There was a discussion over at the GRS forums that made me want to write this. What do you do with all of those bank and credit card statements that come to your house? Throwing them in the trash is asking for trouble. Identity thieves could steal your information and then you’ve got a whole new set of problems to deal with.
I recommend buying your own paper shredder. But is a shredder really worth it?
The likelihood of someone stealing your garbage that just happens to contain a piece of paper with your social security or account number on it is slim. Still, identify theft does happen and it is a major pain to get cleared up. How would you like to not only have to completely start over with your financial life, but when you start you are further back in the race than you were when you started originally? It must be very frustrating. Varying reports have said it can take more than 60 hours to recover from identity theft. Thankfully (knock on wood), I have never experienced it.

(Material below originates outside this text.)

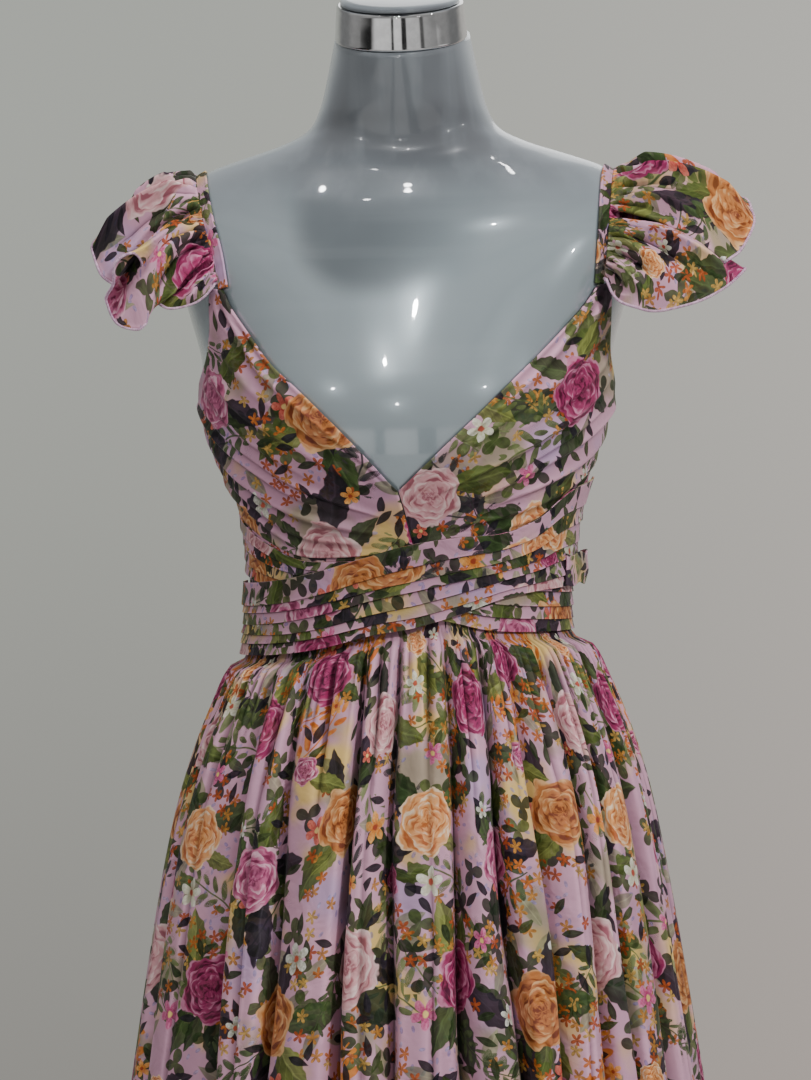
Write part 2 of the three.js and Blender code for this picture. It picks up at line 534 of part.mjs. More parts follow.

A lot of personal finance is changing habits. Buying a shredder is just another way to change your behavior ever so slightly for a positive result. You want to completely destroy anything with your social security number, account number, or other sensitive information (brokerage statements, what’s left of your checkbook after the last check, etc.). I even shred the return portion of credit card offers. Every day we go through the mail and sort it into various piles. There’s an action pile, a throw away pile, and a shred pile. A very simple system. It takes maybe an additional minute to shred the extra documents rather than just throwing them away. I feel the effort and cost are definitely worth it.
Types of Shredding
There are several different types of shredders. Money magazine did a test a while back for home use (the website says the article is from 2005 and I have to think there was another best since then, but I can’t find it). What we use is a 8 sheet cross-cut shredder. A cross-cut does exactly what you might think it does — it shreds sheets in both diagonal directions. This results in small diamond shaped confetti. I guess if someone was really determined they might be able to piece all of the small pieces back together, but this works for us.
In the discussion at the GetRichSlowly forums (linked above), someone mentioned there are different levels of shredding quality. I found a website, ABC Office, that discusses the various types of security.
Our shredder cost $50 at Office Depot. You should be able to find one for a similar price point, maybe even less. If you use FatWallet, you could probably earn some cash back. It is a bit of an investment, but it gives us peace of mind.